Several actions by Brazauskas have raised doubts about his ability to ensure that the sales are fair and transparent. On 20 June, Brazauskas secretly flew to Moscow to meet officials of the gas firm Itera. He initially denied that the meeting had taken place, but subsequently claimed that his actions were aimed solely at serving Lithuania's interest.

The episode has raised several questions. First, the trip was paid for by Bronislavas Lubys, a major industrialist who belongs to a consortium bidding for shares of Lietuvos dujos. No less troubling is the question about the propriety of the putative head of government flying to Russia to talk with officials of a firm interested in purchasing Lietuvos dujos.

In addition, on 10 July, at the behest of the LSDP, parliament put off discussion on legislation required to finalize an agreement between Williams and the Russian oil firm Yukos, which would give Yukos almost a 27 percent stake in Mazeikiai in return for guaranteed supplies of oil. The agreement would free Williams International from dependence on the whims of Russia's Lukoil, which has frequently refused to supply Mazeikiai with the crude oil necessary for its operations. As a private citizen, Brazauskas has often expressed support for Lukoil.

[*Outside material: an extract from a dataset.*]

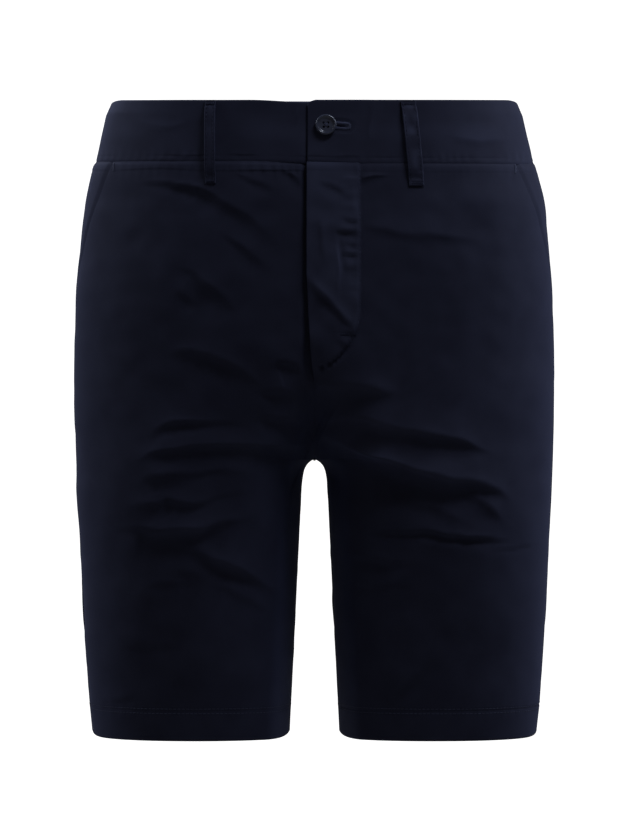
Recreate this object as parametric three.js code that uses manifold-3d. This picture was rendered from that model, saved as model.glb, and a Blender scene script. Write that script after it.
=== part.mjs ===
// Bermuda shorts in cotton twill, filled out as they are worn, with nobody in them.
// Millimetres, +Z up. The front faces -Y and +X is the wearer's left. The origin is the centre of
// the waist opening, halfway up the waistband.
import * as THREE from 'three';
import { mergeVertices } from 'three/addons/utils/BufferGeometryUtils.js';
import Module from 'manifold-3d';

const wasm = await Module();
wasm.setup();

// Cloth and seams
const TWILL = 1.5; // wall of a panel
const BAND_WALL = 2.4; // waistband, two layers and an interlining
const HEM_WALL = 2.8; // panel and its turned-up hem
const SEAM_GAP = 0.3; // between two pieces that are sewn together

// Heights at the side seams
const BAND_TOP = 24.5;
const BAND_SEAM = -24.5;
const HEM_STITCH = -458.5;
const HEM_EDGE = -481.2;

// The rise: the centre seam leaves the front and back at top and turns under to the crotch point.
const FORK = { top: -165, point: -262, legs: -335 };

// The cloth's outer face, from the waistband's top edge to the hem. side is half the width, front
// and back are depths from the side seam, square is the superellipse's exponent (2 is an ellipse).
const SECTIONS = [
  { z: BAND_TOP, side: 162.4, front: 111, back: 116, square: 2.6 },
  { z: 15, side: 166.4, front: 112, back: 117.5, square: 2.6 },
  { z: BAND_SEAM, side: 174.6, front: 118, back: 125, square: 2.55 },
  { z: -34, side: 178.2, front: 119.5, back: 128.5, square: 2.5 },
  { z: -60, side: 183.6, front: 122.5, back: 137, square: 2.45 },
  { z: -105, side: 188.2, front: 125.5, back: 148, square: 2.4 },
  { z: -160, side: 190.8, front: 125.5, back: 154, square: 2.35 },
  { z: -205, side: 191.6, front: 122, back: 151, square: 2.3 },
  { z: FORK.point, side: 190.6, front: 115, back: 138, square: 2.2 },
  { z: -330, side: 187.4, front: 105, back: 118, square: 2.15 },
  { z: -400, side: 183.8, front: 96, back: 102, square: 2.15 },
  { z: -455, side: 180, front: 90, back: 92.5, square: 2.15 },
  { z: HEM_EDGE, side: 177.6, front: 87, back: 88, square: 2.15 },
];
// The rows above this one are joined by straight lines, the waistband's.
const BAND_ROWS = 2;
// Where the legs part, the body's section takes over from the fork's within this share of the width.
const FAR_SHARE = 0.38;

// Between the legs: half the gap opens as a round arch and then widens slowly towards the hem. The
// arch shapes the cloth within a local distance of its edge.
const ARCH = { half: 9.2, fall: 5.2, power: 0.82, spread: 0.048, local: 26 };

// The waist lies lowest at the centre front and highest at the centre back. Its edge also drops a
// little at the side seams and beside the lap, and its seam on the wearer's left.
const WAIST = {
  frontTop: 7.1,
  frontSeam: 5.3,
  backRise: 6,
  corner: 4.6,
  lapDip: 1.6,
  sag: 1.8,
  fadeTo: -120,
};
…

The forthcoming privatizations will probably trigger acerbic disputes in parliament and much speculation in Lithuania's sensationalist media. More important, they will also determine whether Western companies will perceive Lithuania as a country with a favorable investment climate. Without Western investment, the new government will be hard pressed to ensure the economic growth on which its standing with Lithuania's fickle voters depends.